One year after departing Singapore Airlines for Microsoft, Singapore-based Forshaw has kicked off a comprehensive review of the tech giant's regional PR business in Asia-Pacific. He spoke to PRWeek Global in an early-morning phone call while on a business trip to Microsoft's global HQ in the US city of Redmond.
You moved from one of the most successful Asian brands in Singapore Airlines to Microsoft, a company known for a more American image. How has the transition been?
I actually don't agree that Microsoft is well-known for being American. Certainly, it was founded in America and its global HQ is in America. If you look at its footprint in Asia now, it is enormous.

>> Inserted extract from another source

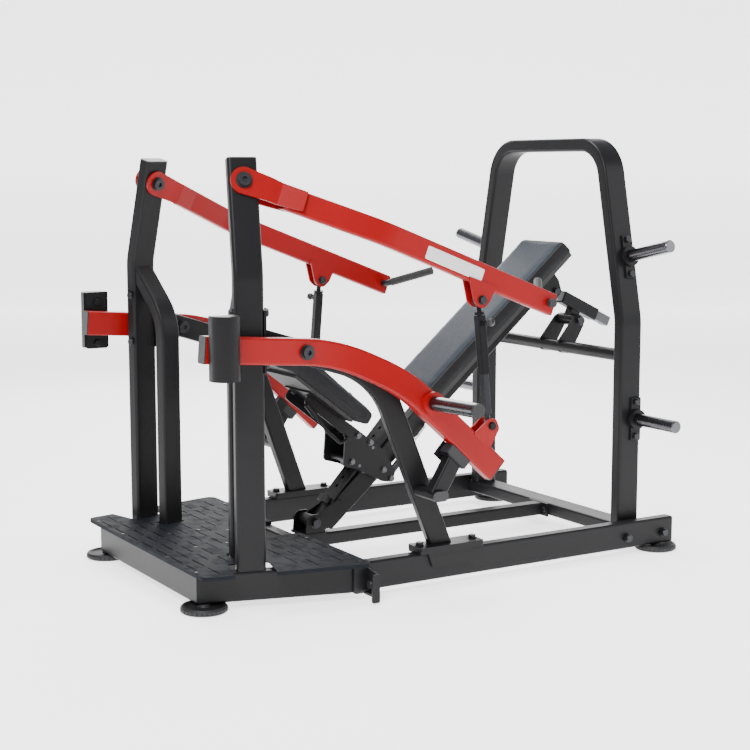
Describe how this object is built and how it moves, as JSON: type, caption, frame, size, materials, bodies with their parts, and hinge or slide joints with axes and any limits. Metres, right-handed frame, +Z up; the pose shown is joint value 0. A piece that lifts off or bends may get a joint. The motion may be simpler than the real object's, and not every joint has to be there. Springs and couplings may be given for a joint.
{
  "type": "plate-loaded incline lever press",
  "caption": "Plate-loaded lever press with an adjustable incline bench, converging arms linked to weight-horn levers, a foot platform and a plate storage arch.",
  "frame": {"origin": "middle of the footprint at floor level", "axes": "+X to the rear, where the storage arch stands; +Y to the right of a person on the bench, who faces -X; +Z up"},
  "size_m": [2.1384, 1.8574, 1.578],
  "materials": {
    "platform_frame": "charcoal satin powder coat with a fine grain",
    "base_rails": "charcoal satin powder coat with a fine grain",
    "anchor_brackets": "charcoal satin powder coat with a fine grain",
    "rear_cross_member": "charcoal satin powder coat with a fine grain",
    "centre_beam": "charcoal satin powder coat with a fine grain",
    "upright_left": "charcoal satin powder coat with a fine grain",
    "upright_right": "charcoal satin powder coat with a fine grain",
    "brace_posts": "charcoal satin powder coat with a fine grain",
    "storage_arch": "charcoal satin powder coat with a fine grain",
    "bench_spine": "charcoal satin powder coat with a fine grain",
    "platform_deck": "dark blue-grey powder coat",
    "arm_support_left": "charcoal satin powder coat with a fine grain",
    "arm_support_right": "charcoal satin powder coat with a fine grain",
    "stop_risers": "charcoal satin powder coat with a fine grain",
    "storage_horn_plates": "charcoal satin powder coat with a fine grain",
    "arch_cross_tube": "charcoal satin powder coat with a fine grain",
    "seat_rack": "charcoal satin powder coat with a fine grain",
    "carriage_plates": "charcoal satin powder coat with a fine grain",
    "strut_outer": "charcoal satin powder coat with a fine grain",
    "arm_stop_rubbers": "black moulded rubber",
    "storage_horns": "dark chrome",
    "frame_end_caps": "black moulded plastic",
    "rubber_feet": "black moulded rubber",
    "frame_bolts": "black oxide steel",
    "pivot_bolts": "black oxide steel",
    "backrest_pad": "charcoal upholstery vinyl",
    "backrest_board": "black painted board",
    "bench_fittings": "dark steel",
    "rack_stop": "black rubber",
    "gas_spring_rod": "polished rod",
    "gas_spring_body": "black painted cylinder",
    "seat_pad": "black upholstery vinyl",
    "seat_board": "black painted board",
    "carriage_fittings": "dark zinc plated steel",
    "release_lever": "charcoal powder coat with a black grip",
    "strut_inner": "dark plated tube",
    "upper_arm_left": "red satin powder coat with a fine grain",
    "upper_fittings_left": "black coated steel",
    "upper_trim_left": "black ribbed rubber grip and moulded caps",
    "lower_arm_left": "red satin powder coat with a fine grain",
    "load_horn_left": "dark chrome",
    "lower_caps_left": "black moulded plastic",
    "counterweight_left": "charcoal satin powder coat with a fine grain",
    "lower_fittings_left": "charcoal plate, black steel bolts",
    "link_ball_left": "polished ball",
    "link_outer_left": "charcoal satin powder coat with a fine grain",
    "link_inner_left": "black coated steel",
    "link_pop_pin_left": "black ball knob on a steel pin",
    "upper_arm_right": "red satin powder coat with a fine grain",
    "upper_fittings_right": "black coated steel",
    "upper_trim_right": "black ribbed rubber grip and moulded caps",
    "lower_arm_right": "red satin powder coat with a fine grain",
    "load_horn_right": "dark chrome",
    "lower_caps_right": "black moulded plastic",
    "counterweight_right": "charcoal satin powder coat with a fine grain",
    "lower_fittings_right": "charcoal plate, black steel bolts",
    "link_ball_right": "polished ball",
    "link_outer_right": "charcoal satin powder coat with a fine grain",
    "link_inner_right": "black coated steel",
    "link_pop_pin_right": "black ball knob on a steel pin"
  },
  "bodies": {
    "frame": {"platform_frame": "platform_frame", "platform_deck": "platform_deck", "base_rails": "base_rails", "anchor_brackets": "anchor_brackets", "rear_cross_member": "rear_cross_member", "centre_beam": "centre_beam", "upright_left": "upright_left", "upright_right": "upright_right", "brace_posts": "brace_posts", "arm_support_left": "arm_support_left", "arm_support_right": "arm_support_right", "stop_risers": "stop_risers", "arm_stop_rubbers": "arm_stop_rubbers", "storage_arch": "storage_arch", "arch_cross_tube": "arch_cross_tube", "storage_horn_plates": "storage_horn_plates", "storage_horns": "storage_horns", "frame_end_caps": "frame_end_caps", "rubber_feet": "rubber_feet", "frame_bolts": "frame_bolts", "pivot_bolts": "pivot_bolts"},
    "bench": {"bench_spine": "bench_spine", "seat_rack": "seat_rack", "backrest_pad": "backrest_pad", "backrest_board": "backrest_board", "bench_fittings": "bench_fittings", "rack_stop": "rack_stop", "gas_spring_rod": "gas_spring_rod"},
    "seat": {"seat_pad": "seat_pad", "seat_board": "seat_board", "carriage_plates": "carriage_plates", "carriage_fittings": "carriage_fittings", "gas_spring_body": "gas_spring_body"},
    "seat_lever": {"release_lever": "release_lever"},
    "strut_tube": {"strut_outer": "strut_outer"},
    "strut_slider": {"strut_inner": "strut_inner"},
    "upper_arm_body_left": {"upper_arm_left": "upper_arm_left", "upper_fittings_left": "upper_fittings_left", "upper_trim_left": "upper_trim_left", "link_ball_left": "link_ball_left"},
    "lower_arm_body_left": {"lower_arm_left": "lower_arm_left", "load_horn_left": "load_horn_left", "lower_caps_left": "lower_caps_left", "counterweight_left": "counterweight_left", "lower_fittings_left": "lower_fittings_left"},
    "link_left": {"link_outer_left": "link_outer_left", "link_inner_left": "link_inner_left"},
    "pop_pin_left": {"link_pop_pin_left": "link_pop_pin_left"},
    "upper_arm_body_right": {"upper_arm_right": "upper_arm_right", "upper_fittings_right": "upper_fittings_right", "upper_trim_right": "upper_trim_right", "link_ball_right": "link_ball_right"},
    "lower_arm_body_right": {"lower_arm_right": "lower_arm_right", "load_horn_right": "load_horn_right", "lower_caps_right": "lower_caps_right", "counterweight_right": "counterweight_right", "lower_fittings_right": "lower_fittings_right"},
    "link_right": {"link_outer_right": "link_outer_right", "link_inner_right": "link_inner_right"},
    "pop_pin_right": {"link_pop_pin_right": "link_pop_pin_right"}
  },
  "joints": [
    {"name": "upper_arm_swing_left", "type": "hinge", "parent": "frame", "child": "upper_arm_body_left", "pos_m": [-0.807, -0.379, 1.415], "axis": [-0.2589, -0.9342, 0.2453], "range_deg": [0, 22]},
    {"name": "lower_arm_swing_left", "type": "hinge", "parent": "frame", "child": "lower_arm_body_left", "pos_m": [-0.659, -0.52, 0.859], "axis": [0, -1, 0], "range_deg": [0, 28.26]},
    {"name": "link_swing_left", "type": "hinge", "parent": "upper_arm_body_left", "child": "link_left", "pos_m": [0.012, -0.571, 1.007], "axis": [0, -1, 0], "range_deg": [-28.21, 0]},
    {"name": "pop_pin_pull_left", "type": "slide", "parent": "link_left", "child": "pop_pin_left", "axis": [-0.0003, -0.9893, 0.1456], "range_m": [0, 0.012], "stiffness_N_per_m": 800, "springref_m": -0.004},
    {"name": "upper_arm_swing_right", "type": "hinge", "parent": "frame", "child": "upper_arm_body_right", "pos_m": [-0.807, 0.379, 1.415], "axis": [0.2589, -0.9342, -0.2453], "range_deg": [0, 22]},
    {"name": "lower_arm_swing_right", "type": "hinge", "parent": "frame", "child": "lower_arm_body_right", "pos_m": [-0.659, 0.52, 0.859], "axis": [0, -1, 0], "range_deg": [0, 28.26]},
    {"name": "link_swing_right", "type": "hinge", "parent": "upper_arm_body_right", "child": "link_right", "pos_m": [0.012, 0.571, 1.007], "axis": [0, -1, 0], "range_deg": [-28.21, 0]},
    {"name": "pop_pin_pull_right", "type": "slide", "parent": "link_right", "child": "pop_pin_right", "axis": [-0.0003, 0.9893, 0.1456], "range_m": [0, 0.012], "stiffness_N_per_m": 800, "springref_m": -0.004},
    {"name": "bench_tilt", "type": "hinge", "parent": "frame", "child": "bench", "pos_m": [-0.356, 0, 0.15], "axis": [0, -1, 0], "range_deg": [0, 5]},
    {"name": "strut_swing", "type": "hinge", "parent": "frame", "child": "strut_tube", "pos_m": [0.869, 0, 0.849], "axis": [0, -1, 0], "range_deg": [-13, 0]},
    {"name": "strut_extend", "type": "slide", "parent": "strut_tube", "child": "strut_slider", "axis": [-0.9039, 0, 0.4277], "range_m": [0, 0.1285]},
    {"name": "seat_slide", "type": "slide", "parent": "bench", "child": "seat", "axis": [0.6794, 0, 0.7337], "range_m": [-0.04, 0.07]},
    {"name": "seat_lever_pull", "type": "hinge", "parent": "seat", "child": "seat_lever", "pos_m": [-0.239, -0.095, 0.465], "axis": [0, -1, 0], "range_deg": [0, 15], "stiffness_Nm_per_rad": 4, "springref_deg": -17.19}
  ],
  "couplings": [
    {"joint": "lower_arm_swing_left", "follows": "upper_arm_swing_left", "ratio": 1.262},
    {"joint": "link_swing_left", "follows": "upper_arm_swing_left", "ratio": -1.2595},
    {"joint": "lower_arm_swing_right", "follows": "upper_arm_swing_right", "ratio": 1.262},
    {"joint": "link_swing_right", "follows": "upper_arm_swing_right", "ratio": -1.2595},
    {"joint": "strut_swing", "follows": "bench_tilt", "ratio": -2.5355},
    {"joint": "strut_extend", "follows": "bench_tilt", "m_per_rad": 1.4611}
  ]
}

One of the things I'm very keen to accentuate is that international face of Microsoft. The more we dig into this, the deeper the relationships are with local economies, partners and developers. It's been a significant change in corporate culture along with the fact I've moved into an industry that i don't have a background in. It took a lot to prise me out of the Singapore Airlines' role. But I'm just a person who loves to be on a new learning curve periodically, and the size and scale of Microsoft offers me that development opportunity.
I read in another interview that you never intended to work in PR. So what went wrong?

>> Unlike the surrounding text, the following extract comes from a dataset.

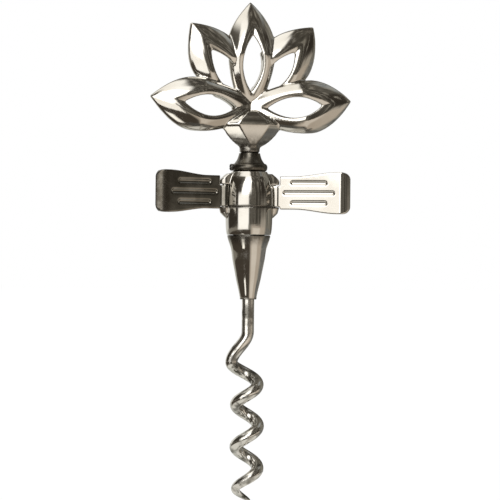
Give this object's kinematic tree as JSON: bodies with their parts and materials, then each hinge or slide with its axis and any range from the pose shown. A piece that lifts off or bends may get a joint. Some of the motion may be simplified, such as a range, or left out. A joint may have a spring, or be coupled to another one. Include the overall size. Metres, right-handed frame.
{
  "type": "corkscrew",
  "caption": "Direct-pull corkscrew with an openwork lotus-flower grip, a tapered barrel with folding finger wings and a wire worm.",
  "frame": {"origin": "on the worm's axis, at the height of the worm's tip", "axes": "+Z along the worm's axis, up to the flower; +X along the flower's width; the flower's rounded face looks towards -Y"},
  "size_m": [0.0576, 0.0157, 0.1391],
  "materials": {
    "polished_nickel": "polished",
    "bright_steel": "drawn bright"
  },
  "bodies": {
    "body": {"flower_handle": "polished_nickel", "handle_screw": "bright_steel", "neck_ferrule": "polished_nickel", "barrel_upper": "polished_nickel", "barrel_lower": "polished_nickel", "left_hinge_pin": "bright_steel", "right_hinge_pin": "bright_steel", "shank_washer": "bright_steel", "shank_nut": "bright_steel", "nose_cone": "polished_nickel", "worm": "bright_steel"},
    "left_wing": {"left_wing": "polished_nickel"},
    "right_wing": {"right_wing": "polished_nickel"}
  },
  "joints": [
    {"name": "left_wing_swing", "type": "hinge", "parent": "body", "child": "left_wing", "pos_m": [-0.0069, 0, 0.086], "axis": [0, 0, -1], "range_deg": [-62.5, 97.5]},
    {"name": "right_wing_swing", "type": "hinge", "parent": "body", "child": "right_wing", "pos_m": [0.0069, 0, 0.086], "axis": [0, 0, 1], "range_deg": [-54, 106]}
  ]
}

I'd always intended a career working in or around politics. That was always a passion and I worked in Australian politics for a number of years. The ability to argue your case objectively and understand the audience you are speaking to is something that politics has in common with PR. I would like to think that PR professionals are more highly regarded than politicians. So, no regrets – it was a seamless and natural progression. I deal with poltiical issues, public policy issues and exciting business issues as well.
What was the toughest public policy challenge you dealt with at Singapore Airlines?

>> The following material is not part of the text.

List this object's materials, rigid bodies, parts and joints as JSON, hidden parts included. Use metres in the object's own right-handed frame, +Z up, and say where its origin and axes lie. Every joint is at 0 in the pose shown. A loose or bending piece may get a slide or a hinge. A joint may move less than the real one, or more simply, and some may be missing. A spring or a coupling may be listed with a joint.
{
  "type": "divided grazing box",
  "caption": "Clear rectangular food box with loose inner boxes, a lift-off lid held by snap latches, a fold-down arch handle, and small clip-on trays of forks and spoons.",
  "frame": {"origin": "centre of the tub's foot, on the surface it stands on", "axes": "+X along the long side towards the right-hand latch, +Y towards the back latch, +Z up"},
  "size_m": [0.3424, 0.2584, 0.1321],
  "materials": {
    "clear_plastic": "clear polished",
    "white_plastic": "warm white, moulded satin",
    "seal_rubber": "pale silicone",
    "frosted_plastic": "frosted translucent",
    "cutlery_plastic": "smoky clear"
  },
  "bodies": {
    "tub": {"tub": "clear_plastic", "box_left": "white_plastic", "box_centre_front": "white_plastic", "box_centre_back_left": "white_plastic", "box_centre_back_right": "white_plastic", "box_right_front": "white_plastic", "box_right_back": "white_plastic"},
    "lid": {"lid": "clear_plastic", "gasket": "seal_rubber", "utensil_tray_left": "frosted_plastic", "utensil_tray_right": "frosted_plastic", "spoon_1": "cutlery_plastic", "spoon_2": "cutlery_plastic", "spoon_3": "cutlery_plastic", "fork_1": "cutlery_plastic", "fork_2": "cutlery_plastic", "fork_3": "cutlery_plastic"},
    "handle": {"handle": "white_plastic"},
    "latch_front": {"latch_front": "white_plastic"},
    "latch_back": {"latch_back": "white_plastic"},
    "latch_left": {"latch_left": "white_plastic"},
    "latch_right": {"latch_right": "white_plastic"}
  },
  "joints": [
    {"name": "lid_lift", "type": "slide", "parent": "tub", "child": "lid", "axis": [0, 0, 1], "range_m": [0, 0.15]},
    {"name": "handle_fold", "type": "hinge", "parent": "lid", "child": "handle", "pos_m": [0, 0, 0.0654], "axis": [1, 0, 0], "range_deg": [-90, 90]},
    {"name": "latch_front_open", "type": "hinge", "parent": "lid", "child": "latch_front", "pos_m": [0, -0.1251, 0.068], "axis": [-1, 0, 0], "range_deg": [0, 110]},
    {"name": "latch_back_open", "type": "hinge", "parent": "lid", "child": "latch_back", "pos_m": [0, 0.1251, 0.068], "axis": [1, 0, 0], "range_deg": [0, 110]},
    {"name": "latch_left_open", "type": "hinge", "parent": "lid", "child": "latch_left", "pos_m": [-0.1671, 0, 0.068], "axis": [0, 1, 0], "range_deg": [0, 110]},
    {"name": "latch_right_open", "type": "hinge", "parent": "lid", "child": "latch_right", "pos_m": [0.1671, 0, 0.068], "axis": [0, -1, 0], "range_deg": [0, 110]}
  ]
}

The position the Australian government was taking on blocking SIA from the trans-Pacific route. We started arguing a position here from the basis of no awareness or public support. The airline hasn't won that case yet but I remain optimistic that the reasons for the argument are sound. We had a similar policy challenge in the UK and the successful result took 18 years.
What is the one thing agencies could do better?
The one thing I look for is a strategic partnership. This is a bit of an identity conflict both for clients and agencies. Some clients expect agencies to be the arms and legs to execute strategy. My preferred view is I want a partner at the table who can help me develop strategy and then go out and execute it. I see it, but I sometimes think the client isn't very specific with the agency about what their role is. An agency can only ever be as good as the client that's briefing them. As clients we have to take some responsibility for the direction we are giving the agency.
What are your media must-haves?
I start every week with The Economist, I am an avid reader, cover-to-cover. I like the fact that the mag takes a stand on issues. I then tend to try to read as widely as I can. I do get inspired by journalism that teaches me something I didn't already know.